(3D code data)

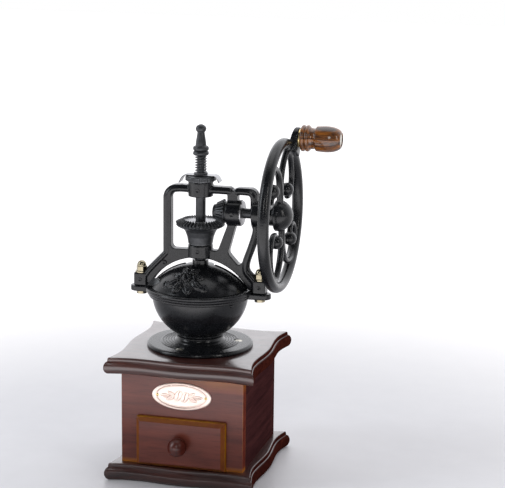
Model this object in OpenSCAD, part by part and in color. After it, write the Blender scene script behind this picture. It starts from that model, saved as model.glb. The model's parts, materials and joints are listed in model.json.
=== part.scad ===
// Hand crank coffee mill: a wooden box with a drawer, a cast bowl with a domed lid, and a
// bridge that carries a bevel gear pair, a flywheel crank and a grind adjuster.
// The origin is the centre of the base board's underside, +Z is up, the drawer faces -Y
// and the crank axis runs along X. Heights named *_up are measured from the top board.

/* [Wooden box] */
// Outer width and depth of the box walls
box_w = 100; // [98:1:102]
// Thickness of the walls
wall_t = 8; // [7:0.5:8]
// Thickness of the base board
base_t = 13.5; // [12.5:0.5:15]
// Height of the walls
wall_h = 74.5; // [73:0.5:78]
// Thickness of the top board
top_t = 13; // [12:0.5:14]
// How far the corners of both boards stand out from the walls
board_overhang = 12.2; // [11:0.1:13]

/* [Drawer] */
// Width of the drawer front
front_w = 73; // [71:1:75]
// Height of the drawer front
front_h = 39.7; // [38:0.1:41]
// Thickness of the drawer front
front_t = 6.5; // [6:0.5:8]
// Diameter of the turned knob
knob_d = 15; // [14:0.5:16]

/* [Bowl and lid] */
// Outer radius of the round bowl
bowl_r = 38.9; // [38.5:0.1:39.2]
// Radius of the flange that stands on the top board
flange_r = 42.7; // [41:0.1:44]
// Radius of the bowl's rim
rim_r = 44.4; // [44.2:0.1:44.6]
// Outer radius of the ball that the lid is part of
lid_ball_r = 50; // [49.9:0.1:50.1]

/* [Drive] */
// Height of the crank axis above the top board
crank_up = 110.5; // [110:0.5:111]
// Radius of the crank shaft and of the main shaft
shaft_r = 4; // [4:0.5:4]
// Teeth of the ring gear
ring_teeth = 40; // [40:1:40]
// Teeth of the pinion
pinion_teeth = 20; // [20:1:20]
// Pitch radius of the ring gear
ring_pitch_r = 19.6; // [19.4:0.1:19.7]

/* [Flywheel and handle] */
// Outer radius of the flywheel
wheel_r = 61.2; // [60:0.1:62]
// Middle plane of the flywheel
wheel_x = 65.8; // [65.5:0.1:66.5]
// Radial width of the flywheel's rim
rim_w = 8.7; // [8:0.1:9.5]
// Thickness of the flywheel's rim along its axle
rim_thick = 8.6; // [7.5:0.1:9]
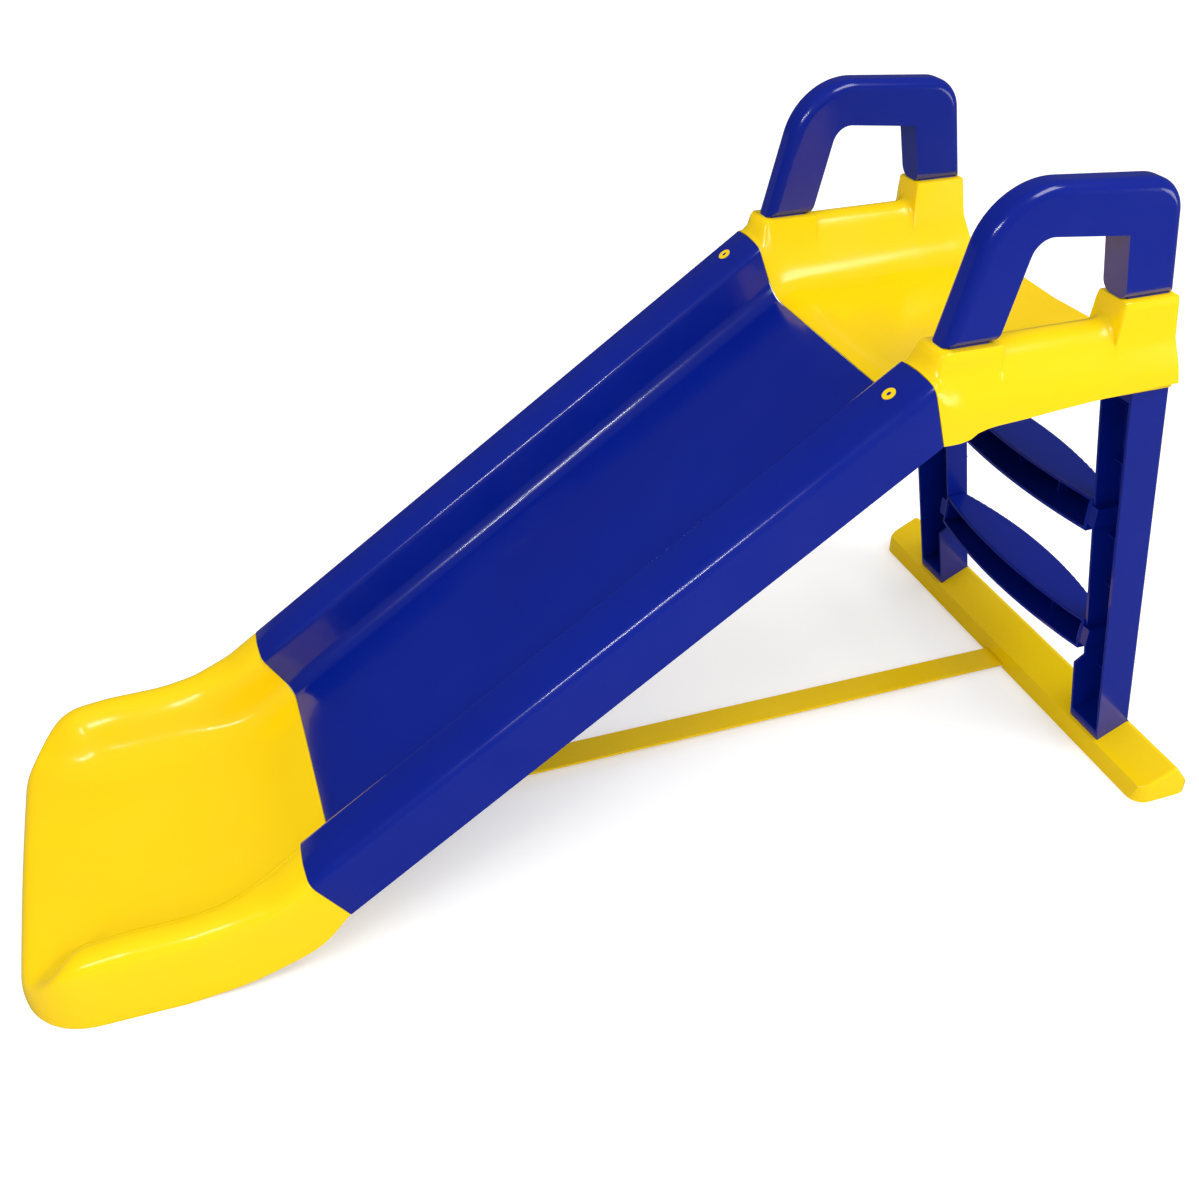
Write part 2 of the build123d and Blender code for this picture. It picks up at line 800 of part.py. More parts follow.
# Sockets of the uprights, open to the front above the base, and of their tenons.
with BuildPart() as foot_cuts:
    add(upright_sleeve)
    box_between((-60, 100, -40), (60, 300, upright_base_z - 0.3), mode=Mode.SUBTRACT)
    box_between(
        (foot_tenon_x[0] - 0.3, foot_tenon_y[0] - 0.3, foot_tenon_z - 0.5),
        (foot_tenon_x[1] + 0.3, foot_tenon_y[1] + 0.3, upright_base_z + 6),
    )
    with Locations((foot_screw_x, foot_screw_y, 0)):
        Cylinder(screw_hole, 40)
    mirror(about=Plane.XZ)

with BuildPart() as ladder_foot:
    add(foot_outer)
    add(foot_inner, mode=Mode.SUBTRACT)
    add(foot_blocks.part)
    add(foot_cuts.part, mode=Mode.SUBTRACT)
    # The tie bar passes under the front wall to its screw.
    box_between(
        (-60, -tie_half_width - 0.5, -1),
        (tie_near_x + 0.5, tie_half_width + 0.5, 6.6),
        mode=Mode.SUBTRACT,
    )
    with Locations((tie_near_screw, 0, 6)):
        Cylinder(screw_hole, 40, mode=Mode.SUBTRACT)
save(ladder_foot, "ladder_foot")

# ---------------------------------------------------------------- tie bar
tie_rise = (tie_high_z - tie_low_z) / (tie_near_x - tie_far_x)


def tie_z(x):
    """Underside of the tie bar at a place along it."""
    return tie_low_z + (tie_near_x - x) * tie_rise


with BuildPart() as tie_bar:
    with BuildSketch(Plane.XZ):
        Polygon(
            (tie_near_x, tie_low_z),
            (tie_near_x, tie_low_z + tie_thick),
            (tie_far_x, tie_high_z + tie_thick),
            (tie_far_x, tie_high_z),
            align=None,
        )
    extrude(amount=tie_half_width, both=True)
    fillet(tie_bar.edges().filter_by(Axis.Z), radius=8)
    with Locations((tie_near_screw, 0, tie_low_z), (tie_far_screw, 0, tie_high_z)):
        Cylinder(screw_hole + 0.4, 20, mode=Mode.SUBTRACT)
save(tie_bar, "tie_bar")

# ---------------------------------------------------------------- fasteners


def screw_group(spots, head_radius, head_thick, reach, shank=screw_radius):
    """Screws at spots, each with its head behind the spot and its shank reaching forward."""
    with BuildPart() as group:
        with Locations(spots):
            Cylinder(head_radius, head_thick, align=(Align.CENTER, Align.CENTER, Align.MAX))
            Cylinder(shank, reach, align=(Align.CENTER, Align.CENTER, Align.MIN))
            with Locations((0, 0, -head_thick)):
                Cylinder(head_radius / 3, head_thick, mode=Mode.SUBTRACT)
    return group


under_tongue = -bed_depth - skin - gap - tongue_thick - 0.2

run_out_screws = screw_group(
    [square_to_chute(a, under_tongue, y) for a, y in foot_screw_spots],
    washer_radius,
    washer_thick,
    4.5,
)
save(run_out_screws, "run_out_screws")

platform_screws = screw_group(
    [square_to_chute(a, under_tongue, y) for a, y in head_screw_spots],
    washer_radius,
    washer_thick,
    4.5,
)
save(platform_screws, "platform_screws")

handle_screws = screw_group(
    [Location((-97.2, side * handle_mid, 632), (0, -90, 0)) for side in (-1, 1)]
    + [Location((front_tenon_x, side * handle_mid, block_base_z - 0.2)) for side in (-1, 1)],
    screw_head,
    2.5,
    17.0,
)
save(handle_screws, "handle_screws")

upright_screws = screw_group(
    [Location((-86.8, side * handle_mid, 575), (0, -90, 0)) for side in (-1, 1)],
    screw_head,
    2.5,
    24.0,
)
save(upright_screws, "upright_screws")

foot_screws = screw_group(
    [Location((foot_screw_x, side * foot_screw_y, 3.8)) for side in (-1, 1)],
    screw_head,
    2.5,
    16.0,
)
save(foot_screws, "foot_screws")

tie_bar_screws = screw_group(
    [
        Location((x, 0, tie_z(x) - 0.1))
        for x in (tie_near_screw, tie_far_screw)
    ],
    screw_head,
    2.2,
    18.0,
)
save(tie_bar_screws, "tie_bar_screws")

chute_lock_bolts = screw_group(
    [square_to_chute(a, 0.1, y) * Location((0, 0, 0), (180, 0, 0)) for a, y in lock_spots],
    lock_head,
    3.0,
    19.0,
    lock_shank,
)
save(chute_lock_bolts, "chute_lock_bolts")

with BuildPart() as chute_lock_nuts:
    for along, y in lock_spots:
        spot = square_to_chute(along, -skin - gap - tongue_thick - 0.3, y)
        with BuildSketch(Plane(spot)):
            RegularPolygon(10, 6)
            Circle(lock_shank + 0.1, mode=Mode.SUBTRACT)
        extrude(amount=-7)
save(chute_lock_nuts, "chute_lock_nuts")
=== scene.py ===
import json
import math

import bmesh
import bpy
from mathutils import Matrix, Vector


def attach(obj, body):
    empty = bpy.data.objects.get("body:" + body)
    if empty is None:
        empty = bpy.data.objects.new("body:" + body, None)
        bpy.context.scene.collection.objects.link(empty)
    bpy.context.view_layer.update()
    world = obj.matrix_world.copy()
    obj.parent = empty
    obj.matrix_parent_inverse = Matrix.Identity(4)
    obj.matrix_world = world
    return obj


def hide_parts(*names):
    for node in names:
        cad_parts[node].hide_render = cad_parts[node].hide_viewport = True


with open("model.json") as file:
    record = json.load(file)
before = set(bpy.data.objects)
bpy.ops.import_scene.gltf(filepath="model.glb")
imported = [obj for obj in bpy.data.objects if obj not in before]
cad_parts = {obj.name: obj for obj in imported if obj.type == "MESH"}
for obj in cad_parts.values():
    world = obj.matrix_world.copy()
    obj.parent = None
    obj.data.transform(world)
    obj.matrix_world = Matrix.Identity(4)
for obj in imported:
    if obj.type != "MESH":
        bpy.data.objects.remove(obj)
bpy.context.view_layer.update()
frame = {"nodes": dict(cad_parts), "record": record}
nodes = frame["nodes"]

# The looks of a toddler's straight slide. Lengths of the meshes are in millimetres: X runs from
# the exit towards the ladder, Y across and Z up, with the floor at 0 and symmetry about Y = 0.
# Lamps and the camera are placed in metres.
YELLOW = "yellow_plastic"
BLUE = "blue_plastic"
STEEL = "screw_steel"


# ------------------------------------------------------------------ materials
# Noise scales, in cycles per metre.
DRIFT_SCALE = 3.0
WEAR_SCALE = 18.0
GRAIN_SCALE = 900.0
WAVE_SCALE = 14.0


def noise(tree, coords, scale, detail):
    """A noise texture in the object's own coordinates."""
    node = tree.nodes.new("ShaderNodeTexNoise")
    node.inputs["Scale"].default_value = scale
    node.inputs["Detail"].default_value = detail
    tree.links.new(coords.outputs["Object"], node.inputs["Vector"])
    return node


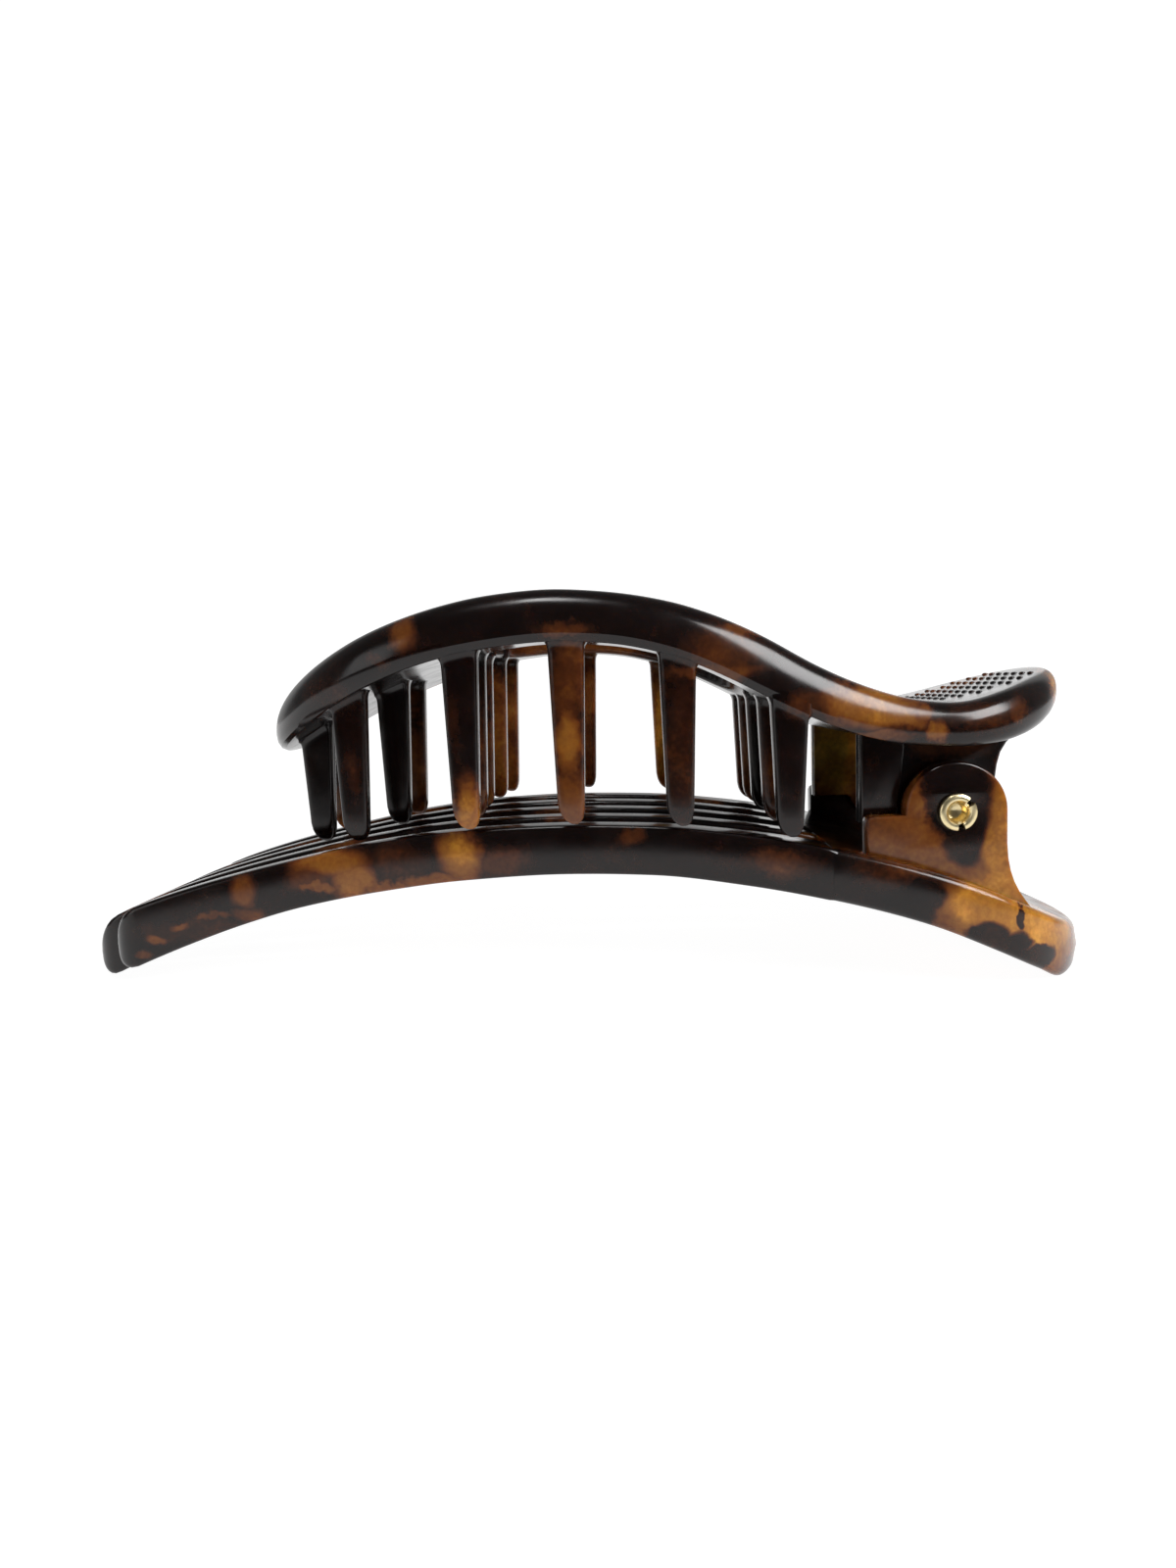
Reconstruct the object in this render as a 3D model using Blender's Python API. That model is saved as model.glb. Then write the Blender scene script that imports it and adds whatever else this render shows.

## What you need to do:
Return verbatim the lines that run from the line containing "before = set(bpy.data.objects)" through the line containing "obj.parent = None", inclusive.

## Task answer:
before = set(bpy.data.objects)
bpy.ops.import_scene.gltf(filepath="model.glb")
imported = [obj for obj in bpy.data.objects if obj not in before]
cad_parts = {obj.name: obj for obj in imported if obj.type == "MESH"}
for obj in cad_parts.values():
    world = obj.matrix_world.copy()
    obj.parent = None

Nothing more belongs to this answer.